_Supplied entries:_

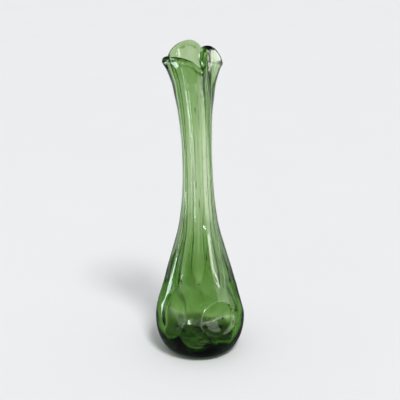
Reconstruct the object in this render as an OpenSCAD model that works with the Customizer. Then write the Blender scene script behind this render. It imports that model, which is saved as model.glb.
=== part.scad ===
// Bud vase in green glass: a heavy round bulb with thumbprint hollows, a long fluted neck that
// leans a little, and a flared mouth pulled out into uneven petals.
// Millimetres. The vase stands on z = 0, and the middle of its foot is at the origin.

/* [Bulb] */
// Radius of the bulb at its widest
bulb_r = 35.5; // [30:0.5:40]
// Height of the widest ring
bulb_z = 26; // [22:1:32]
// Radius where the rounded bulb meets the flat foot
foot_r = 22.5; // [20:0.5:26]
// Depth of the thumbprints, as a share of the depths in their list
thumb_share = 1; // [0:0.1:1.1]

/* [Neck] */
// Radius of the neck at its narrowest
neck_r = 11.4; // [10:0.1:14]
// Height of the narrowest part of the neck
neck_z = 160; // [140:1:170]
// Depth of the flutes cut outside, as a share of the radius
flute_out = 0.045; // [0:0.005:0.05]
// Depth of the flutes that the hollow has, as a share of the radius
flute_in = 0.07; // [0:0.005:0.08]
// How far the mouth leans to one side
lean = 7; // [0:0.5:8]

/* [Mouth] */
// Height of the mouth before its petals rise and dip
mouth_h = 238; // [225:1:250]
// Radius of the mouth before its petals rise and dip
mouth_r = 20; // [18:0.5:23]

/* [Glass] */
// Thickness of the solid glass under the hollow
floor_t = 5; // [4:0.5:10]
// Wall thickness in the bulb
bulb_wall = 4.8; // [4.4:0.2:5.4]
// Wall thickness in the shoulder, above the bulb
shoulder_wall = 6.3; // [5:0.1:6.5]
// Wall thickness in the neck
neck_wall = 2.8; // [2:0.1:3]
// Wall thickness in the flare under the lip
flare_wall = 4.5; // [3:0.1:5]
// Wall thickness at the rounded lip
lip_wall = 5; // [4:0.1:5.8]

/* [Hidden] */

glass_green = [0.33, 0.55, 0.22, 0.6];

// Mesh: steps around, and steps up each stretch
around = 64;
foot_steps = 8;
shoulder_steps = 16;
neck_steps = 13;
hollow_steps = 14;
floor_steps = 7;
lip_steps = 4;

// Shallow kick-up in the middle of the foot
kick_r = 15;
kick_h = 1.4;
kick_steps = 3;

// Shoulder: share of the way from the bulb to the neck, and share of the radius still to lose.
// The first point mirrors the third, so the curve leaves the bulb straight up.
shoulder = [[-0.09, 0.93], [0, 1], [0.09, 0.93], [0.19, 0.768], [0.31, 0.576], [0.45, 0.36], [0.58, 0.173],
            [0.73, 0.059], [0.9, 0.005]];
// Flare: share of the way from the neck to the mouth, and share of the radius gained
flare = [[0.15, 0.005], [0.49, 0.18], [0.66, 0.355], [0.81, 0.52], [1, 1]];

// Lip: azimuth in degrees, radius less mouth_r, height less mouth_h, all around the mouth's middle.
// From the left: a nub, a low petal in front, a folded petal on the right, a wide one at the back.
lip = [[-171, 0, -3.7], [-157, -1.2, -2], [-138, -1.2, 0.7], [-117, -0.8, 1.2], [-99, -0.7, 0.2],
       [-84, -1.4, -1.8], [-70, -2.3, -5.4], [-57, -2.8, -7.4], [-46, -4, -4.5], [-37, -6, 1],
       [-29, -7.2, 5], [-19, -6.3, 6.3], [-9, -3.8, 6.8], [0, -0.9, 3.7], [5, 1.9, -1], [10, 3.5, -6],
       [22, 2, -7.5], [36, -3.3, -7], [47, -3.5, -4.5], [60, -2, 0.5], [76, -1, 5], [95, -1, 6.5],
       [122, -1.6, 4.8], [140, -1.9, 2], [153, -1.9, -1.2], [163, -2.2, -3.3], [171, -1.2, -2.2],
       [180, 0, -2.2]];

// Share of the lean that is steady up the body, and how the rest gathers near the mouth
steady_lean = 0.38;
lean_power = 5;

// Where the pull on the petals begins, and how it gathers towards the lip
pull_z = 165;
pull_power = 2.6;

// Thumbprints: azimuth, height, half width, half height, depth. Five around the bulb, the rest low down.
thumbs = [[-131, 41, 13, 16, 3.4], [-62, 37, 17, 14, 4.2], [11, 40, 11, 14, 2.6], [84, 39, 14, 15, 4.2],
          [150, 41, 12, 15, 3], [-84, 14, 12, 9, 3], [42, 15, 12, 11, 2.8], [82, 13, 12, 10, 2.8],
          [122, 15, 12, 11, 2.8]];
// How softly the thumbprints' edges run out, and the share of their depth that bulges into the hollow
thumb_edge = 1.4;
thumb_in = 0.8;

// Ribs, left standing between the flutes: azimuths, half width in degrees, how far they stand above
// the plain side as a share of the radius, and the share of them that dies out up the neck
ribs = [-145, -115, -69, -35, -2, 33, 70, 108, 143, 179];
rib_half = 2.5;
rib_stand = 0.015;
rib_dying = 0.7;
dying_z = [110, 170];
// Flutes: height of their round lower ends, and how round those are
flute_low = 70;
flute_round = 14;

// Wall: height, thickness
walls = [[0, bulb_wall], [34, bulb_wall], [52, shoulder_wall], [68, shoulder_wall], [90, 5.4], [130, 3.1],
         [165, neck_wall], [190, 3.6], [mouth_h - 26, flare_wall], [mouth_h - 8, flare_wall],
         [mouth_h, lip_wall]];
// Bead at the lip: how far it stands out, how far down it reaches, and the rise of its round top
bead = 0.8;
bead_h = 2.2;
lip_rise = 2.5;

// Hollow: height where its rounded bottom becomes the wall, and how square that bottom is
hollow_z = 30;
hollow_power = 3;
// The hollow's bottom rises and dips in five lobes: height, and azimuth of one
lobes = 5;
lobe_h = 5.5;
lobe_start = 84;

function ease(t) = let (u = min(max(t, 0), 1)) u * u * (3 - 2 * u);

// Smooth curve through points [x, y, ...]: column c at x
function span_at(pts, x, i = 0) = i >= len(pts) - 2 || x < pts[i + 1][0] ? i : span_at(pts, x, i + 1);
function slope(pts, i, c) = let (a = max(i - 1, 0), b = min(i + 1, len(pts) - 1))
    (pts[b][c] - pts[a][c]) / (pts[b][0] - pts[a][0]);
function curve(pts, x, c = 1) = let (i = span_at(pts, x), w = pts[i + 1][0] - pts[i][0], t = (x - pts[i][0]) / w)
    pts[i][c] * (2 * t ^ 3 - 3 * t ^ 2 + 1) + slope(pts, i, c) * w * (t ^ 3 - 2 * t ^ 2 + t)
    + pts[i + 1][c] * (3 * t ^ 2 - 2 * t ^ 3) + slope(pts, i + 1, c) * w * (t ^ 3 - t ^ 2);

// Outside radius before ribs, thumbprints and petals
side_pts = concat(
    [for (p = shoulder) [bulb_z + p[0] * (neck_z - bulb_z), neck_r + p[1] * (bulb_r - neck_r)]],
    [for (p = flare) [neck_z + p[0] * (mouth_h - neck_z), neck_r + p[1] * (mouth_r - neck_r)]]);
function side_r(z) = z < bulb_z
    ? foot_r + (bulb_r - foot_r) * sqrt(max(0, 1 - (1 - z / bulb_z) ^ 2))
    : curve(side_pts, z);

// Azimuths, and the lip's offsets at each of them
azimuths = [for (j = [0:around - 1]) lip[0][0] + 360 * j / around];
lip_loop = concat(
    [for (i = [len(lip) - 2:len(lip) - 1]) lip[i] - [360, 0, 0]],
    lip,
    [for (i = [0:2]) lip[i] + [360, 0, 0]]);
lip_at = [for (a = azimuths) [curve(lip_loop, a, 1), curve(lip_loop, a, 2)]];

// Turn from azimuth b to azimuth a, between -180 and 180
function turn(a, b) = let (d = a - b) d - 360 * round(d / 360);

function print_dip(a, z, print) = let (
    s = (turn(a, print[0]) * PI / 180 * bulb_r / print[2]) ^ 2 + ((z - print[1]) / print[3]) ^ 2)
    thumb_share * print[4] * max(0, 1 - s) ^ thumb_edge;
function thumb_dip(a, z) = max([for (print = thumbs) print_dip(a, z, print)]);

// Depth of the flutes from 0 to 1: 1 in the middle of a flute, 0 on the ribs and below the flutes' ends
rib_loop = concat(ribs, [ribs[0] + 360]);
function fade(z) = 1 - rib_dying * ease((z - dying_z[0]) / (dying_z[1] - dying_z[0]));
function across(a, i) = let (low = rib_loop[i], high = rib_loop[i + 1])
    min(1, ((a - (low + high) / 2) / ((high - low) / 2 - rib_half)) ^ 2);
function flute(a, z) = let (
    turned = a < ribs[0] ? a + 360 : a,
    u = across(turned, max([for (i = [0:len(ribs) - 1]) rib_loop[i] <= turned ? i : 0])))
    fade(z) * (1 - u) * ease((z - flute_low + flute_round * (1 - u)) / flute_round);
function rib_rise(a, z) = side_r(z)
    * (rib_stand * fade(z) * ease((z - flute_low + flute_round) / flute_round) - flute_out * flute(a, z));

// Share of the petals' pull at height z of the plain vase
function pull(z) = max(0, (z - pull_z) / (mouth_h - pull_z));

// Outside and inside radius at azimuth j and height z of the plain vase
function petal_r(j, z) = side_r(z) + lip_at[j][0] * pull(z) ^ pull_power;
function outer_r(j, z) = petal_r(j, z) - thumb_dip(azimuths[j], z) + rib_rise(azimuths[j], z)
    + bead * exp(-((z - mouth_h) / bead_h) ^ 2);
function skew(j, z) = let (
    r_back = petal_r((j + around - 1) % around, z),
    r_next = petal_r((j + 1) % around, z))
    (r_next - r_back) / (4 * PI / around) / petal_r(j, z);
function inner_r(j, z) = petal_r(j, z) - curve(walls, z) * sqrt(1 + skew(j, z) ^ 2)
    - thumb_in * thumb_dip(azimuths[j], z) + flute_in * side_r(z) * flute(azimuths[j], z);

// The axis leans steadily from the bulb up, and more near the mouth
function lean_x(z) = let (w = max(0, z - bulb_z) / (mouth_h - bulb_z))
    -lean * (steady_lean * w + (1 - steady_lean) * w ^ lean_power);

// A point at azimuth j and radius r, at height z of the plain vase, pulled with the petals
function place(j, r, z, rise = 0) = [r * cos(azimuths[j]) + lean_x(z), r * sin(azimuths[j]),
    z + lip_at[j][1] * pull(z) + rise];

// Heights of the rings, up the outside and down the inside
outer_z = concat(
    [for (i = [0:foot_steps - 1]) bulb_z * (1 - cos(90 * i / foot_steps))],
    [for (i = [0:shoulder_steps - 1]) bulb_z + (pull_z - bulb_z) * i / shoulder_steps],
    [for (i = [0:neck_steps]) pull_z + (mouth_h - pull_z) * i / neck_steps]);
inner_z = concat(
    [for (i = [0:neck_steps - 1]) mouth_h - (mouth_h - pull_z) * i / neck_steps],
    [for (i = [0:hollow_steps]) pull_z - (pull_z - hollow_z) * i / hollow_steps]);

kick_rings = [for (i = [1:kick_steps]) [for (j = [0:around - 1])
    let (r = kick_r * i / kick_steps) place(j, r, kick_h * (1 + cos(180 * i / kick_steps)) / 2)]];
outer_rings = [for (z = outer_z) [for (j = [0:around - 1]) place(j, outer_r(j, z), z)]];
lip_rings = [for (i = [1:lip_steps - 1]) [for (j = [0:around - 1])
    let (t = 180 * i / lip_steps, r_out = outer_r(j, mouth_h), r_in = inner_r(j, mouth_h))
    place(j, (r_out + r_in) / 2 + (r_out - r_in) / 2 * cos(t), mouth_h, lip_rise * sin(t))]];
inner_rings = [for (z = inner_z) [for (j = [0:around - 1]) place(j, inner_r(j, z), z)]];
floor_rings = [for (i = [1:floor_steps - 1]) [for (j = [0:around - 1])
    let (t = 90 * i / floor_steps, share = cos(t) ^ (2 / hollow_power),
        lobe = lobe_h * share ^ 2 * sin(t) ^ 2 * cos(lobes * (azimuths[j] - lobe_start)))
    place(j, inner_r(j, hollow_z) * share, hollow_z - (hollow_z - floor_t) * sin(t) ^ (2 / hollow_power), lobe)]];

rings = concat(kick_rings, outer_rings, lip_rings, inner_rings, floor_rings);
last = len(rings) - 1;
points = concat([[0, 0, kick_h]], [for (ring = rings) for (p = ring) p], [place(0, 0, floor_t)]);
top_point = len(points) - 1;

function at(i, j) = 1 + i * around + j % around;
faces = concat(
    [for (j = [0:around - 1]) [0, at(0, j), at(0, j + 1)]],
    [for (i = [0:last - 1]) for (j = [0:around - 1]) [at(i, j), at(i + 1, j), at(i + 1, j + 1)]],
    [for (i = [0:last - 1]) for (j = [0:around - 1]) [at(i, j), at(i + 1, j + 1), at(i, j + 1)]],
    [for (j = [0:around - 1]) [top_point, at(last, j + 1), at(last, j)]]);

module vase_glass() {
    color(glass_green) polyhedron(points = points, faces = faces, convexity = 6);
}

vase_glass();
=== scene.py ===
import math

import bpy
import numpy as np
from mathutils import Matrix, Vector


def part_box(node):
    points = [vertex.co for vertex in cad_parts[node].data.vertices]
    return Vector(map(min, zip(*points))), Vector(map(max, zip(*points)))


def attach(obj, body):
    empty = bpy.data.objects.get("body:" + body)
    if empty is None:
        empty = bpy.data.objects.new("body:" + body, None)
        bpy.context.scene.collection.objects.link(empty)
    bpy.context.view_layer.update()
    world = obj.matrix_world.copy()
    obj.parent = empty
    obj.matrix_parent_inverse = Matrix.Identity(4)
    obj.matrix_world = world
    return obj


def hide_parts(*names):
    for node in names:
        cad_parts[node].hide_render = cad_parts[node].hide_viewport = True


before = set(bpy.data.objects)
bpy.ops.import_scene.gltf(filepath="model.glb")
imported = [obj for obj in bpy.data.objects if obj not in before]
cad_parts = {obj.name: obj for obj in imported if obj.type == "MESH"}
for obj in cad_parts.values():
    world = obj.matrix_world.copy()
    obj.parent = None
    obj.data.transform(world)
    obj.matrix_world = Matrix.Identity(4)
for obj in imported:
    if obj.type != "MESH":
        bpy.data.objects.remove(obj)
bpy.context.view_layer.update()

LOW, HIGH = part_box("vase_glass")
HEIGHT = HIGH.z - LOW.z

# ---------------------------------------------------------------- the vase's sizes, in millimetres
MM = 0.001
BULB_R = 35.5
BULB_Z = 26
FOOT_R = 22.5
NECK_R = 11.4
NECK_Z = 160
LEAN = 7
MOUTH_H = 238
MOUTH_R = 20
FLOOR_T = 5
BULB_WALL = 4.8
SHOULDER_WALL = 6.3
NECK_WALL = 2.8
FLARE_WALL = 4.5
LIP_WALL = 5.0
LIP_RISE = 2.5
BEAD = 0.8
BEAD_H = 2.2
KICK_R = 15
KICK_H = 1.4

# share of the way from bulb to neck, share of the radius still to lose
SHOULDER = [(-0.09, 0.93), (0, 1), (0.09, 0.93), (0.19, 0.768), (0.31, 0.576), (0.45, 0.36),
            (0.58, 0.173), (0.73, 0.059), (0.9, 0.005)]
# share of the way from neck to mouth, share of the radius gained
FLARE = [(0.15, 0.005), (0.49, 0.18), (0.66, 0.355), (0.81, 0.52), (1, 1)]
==
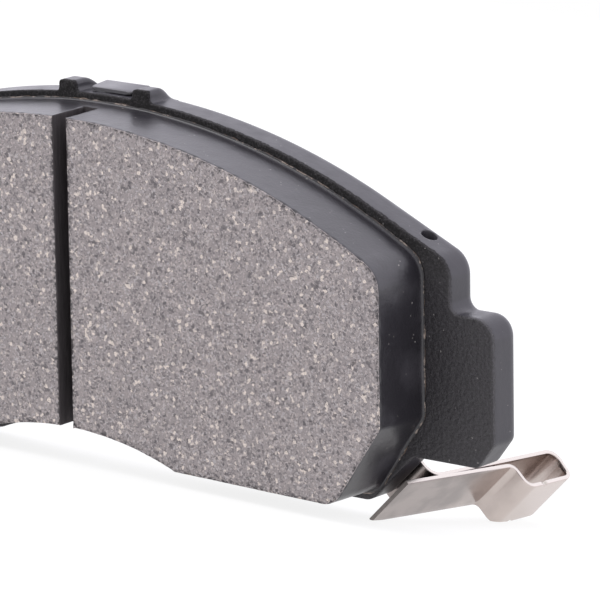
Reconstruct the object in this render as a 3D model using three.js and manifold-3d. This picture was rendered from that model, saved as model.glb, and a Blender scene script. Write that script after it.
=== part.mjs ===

_Job:_ Out of the data above, set down the lines from the one with "function at(i, j)" to the one with "imported = [obj", both included, exactly as written and with no additions.

_Response to this exercise:_
function at(i, j) = 1 + i * around + j % around;
faces = concat(
    [for (j = [0:around - 1]) [0, at(0, j), at(0, j + 1)]],
    [for (i = [0:last - 1]) for (j = [0:around - 1]) [at(i, j), at(i + 1, j), at(i + 1, j + 1)]],
    [for (i = [0:last - 1]) for (j = [0:around - 1]) [at(i, j), at(i + 1, j + 1), at(i, j + 1)]],
    [for (j = [0:around - 1]) [top_point, at(last, j + 1), at(last, j)]]);

module vase_glass() {
    color(glass_green) polyhedron(points = points, faces = faces, convexity = 6);
}

vase_glass();
=== scene.py ===
import math

import bpy
import numpy as np
from mathutils import Matrix, Vector


def part_box(node):
    points = [vertex.co for vertex in cad_parts[node].data.vertices]
    return Vector(map(min, zip(*points))), Vector(map(max, zip(*points)))


def attach(obj, body):
    empty = bpy.data.objects.get("body:" + body)
    if empty is None:
        empty = bpy.data.objects.new("body:" + body, None)
        bpy.context.scene.collection.objects.link(empty)
    bpy.context.view_layer.update()
    world = obj.matrix_world.copy()
    obj.parent = empty
    obj.matrix_parent_inverse = Matrix.Identity(4)
    obj.matrix_world = world
    return obj


def hide_parts(*names):
    for node in names:
        cad_parts[node].hide_render = cad_parts[node].hide_viewport = True


before = set(bpy.data.objects)
bpy.ops.import_scene.gltf(filepath="model.glb")
imported = [obj for obj in bpy.data.objects if obj not in before]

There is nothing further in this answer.